INTELLIGENT IDENTIFICATION DEVICE FOR HANDHELD INTERCHANGEABLE POWER TOOL

Description

FIELD OF THE INVENTION

The present invention relates to a power tool, and more particularly, to an intelligent identification device for handheld interchangeable power tool.

BACKGROUND OF THE INVENTION

In the field of power tools, in order to meet the diverse needs of customers, handheld interchangeable power tools have emerged, such as Taiwan Patent No. M270894 discloses “Replacement Adapter for Power Tools”. In addition to screwing screws, electric screwdrivers can also accommodate drill bit attachments, thus providing both screwdriver and drill functionalities. However, the range of tools suitable for powered operation by electric tools is not limited to just screwdrivers and drills. More and more functional tool heads can be powered and utilized by electric tools. However, these types of power tools only achieve safety limitations by simply restricting tool operation through mechanical switches controlled by mechanical structures. Yet, after changing to different tool heads, there is no adaptive adjustment of transmission control based on the different performance of the work heads. That is to say, after replacing different types of tool heads, only fixed power output is provided through the transmission of the power tool, ignoring the power requirements for each type of work head and thus failing to fully utilize the tool's capabilities.

The present invention intends to provide an intelligent identification device for handheld interchangeable power tools to eliminate the shortcomings mentioned above.

SUMMARY OF THE INVENTION

The present invention relates to an intelligent identification device for handheld interchangeable power tools, and comprises an MCU control unit installed within an electric body which includes a power supply unit and a drive unit. The MCU control unit is electrically connected to the power supply unit and the drive unit. The power supply unit provides power to the MCU control unit and the drive unit. The MCU control unit controls and adjusts the output power of the drive unit. An ID recognition module is connected to a connecting end of the electric body, and is electrically connected to the MCU control unit. An ID module is installed to an electric working head which is detachably assembled to the connecting end of the electric body. The drive unit is operatively engaged with the electric working head and drives the electric working head. The ID module and the ID recognition module are signally disconnected or connected according to detachment or assembly of the electric working head relative to the connecting end. An ID data unit is located within the electric body and electrically connected to the MCU control unit. The ID data unit includes multiple data messages. Each data message represents drive data for different types of electric working heads.
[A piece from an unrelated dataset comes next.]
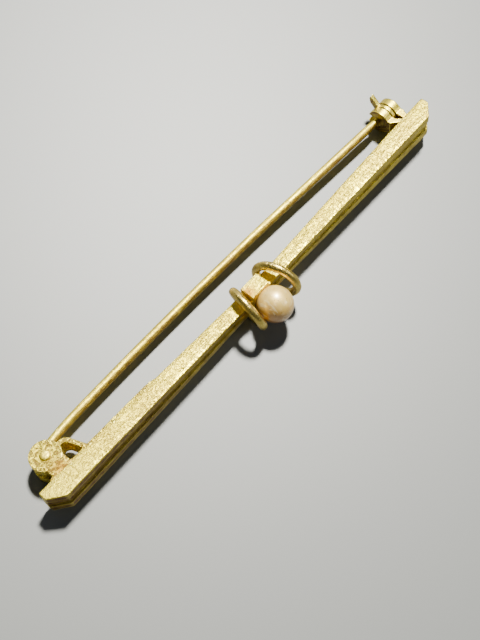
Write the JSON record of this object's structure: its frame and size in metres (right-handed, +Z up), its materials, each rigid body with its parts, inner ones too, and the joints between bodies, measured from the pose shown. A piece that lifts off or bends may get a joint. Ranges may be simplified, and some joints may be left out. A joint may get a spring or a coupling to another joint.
{
  "type": "pearl bar brooch",
  "caption": "Gold bar brooch with grooved, tapering arms, one pearl between two wire rings, a riveted pin and a turning safety catch.",
  "frame": {"origin": "middle of the outline seen from above, on the surface that the brooch lies on", "axes": "+X along the bar from hinge to catch, +Y from the pearl towards the wearer's side, +Z up from the surface"},
  "size_m": [0.05, 0.0086, 0.0047],
  "materials": {
    "gold": "satin, fine scratches",
    "pin_gold": "polished by wear",
    "pearl": "cream pearl lustre"
  },
  "bodies": {
    "brooch": {"frame": "gold", "pearl": "pearl", "hinge_rivet": "pin_gold"},
    "pin": {"pin": "pin_gold"},
    "catch_collar": {"catch_collar": "gold"}
  },
  "joints": [
    {"name": "pin_hinge", "type": "hinge", "parent": "brooch", "child": "pin", "pos_m": [-0.02245, 0.00214, 0.0015], "axis": [0, 0.2429, 0.9701], "range_deg": [0, 100]},
    {"name": "catch_turn", "type": "hinge", "parent": "brooch", "child": "catch_collar", "pos_m": [0.02223, 0.00224, 0.00147], "axis": [1, 0, 0], "range_deg": [0, 95]}
  ]
}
When different types of electric working heads are replaced and installed at the connecting end of the electric body, the ID module of each electric working head is signally connected to the ID recognition module. The ID recognition module sends a generated signal to the ID data unit through the MCU control unit for judgment and recognition. The ID data unit selects a matching data, and the drive unit is powered and driven according to the selected matching data through the MCU control unit.

The primary object of the present invention is to automatically sense and identify different types of work heads, thereby controlling the power tool to provide appropriate driving power and unleashing the optimal driving performance for each type of tool head. This improves upon prior art where power tools were only capable of controlling various work heads with fixed driving power, thus unable to maximize the optimal driving performance for each type of tool head.

The present invention will become more obvious from the following description when taken in connection with the accompanying drawings which show, for purposes of illustration only, a preferred embodiment in accordance with the present invention.

BRIEF DESCRIPTION OF THE DRAWINGS

FIG. 1 is a block diagram of the present invention.

FIG. 2 is an exploded view of the electric body and the first type of electric working head of the present invention, and

FIG. 3 is an exploded view of the electric body and the second type of electric working head of the present invention.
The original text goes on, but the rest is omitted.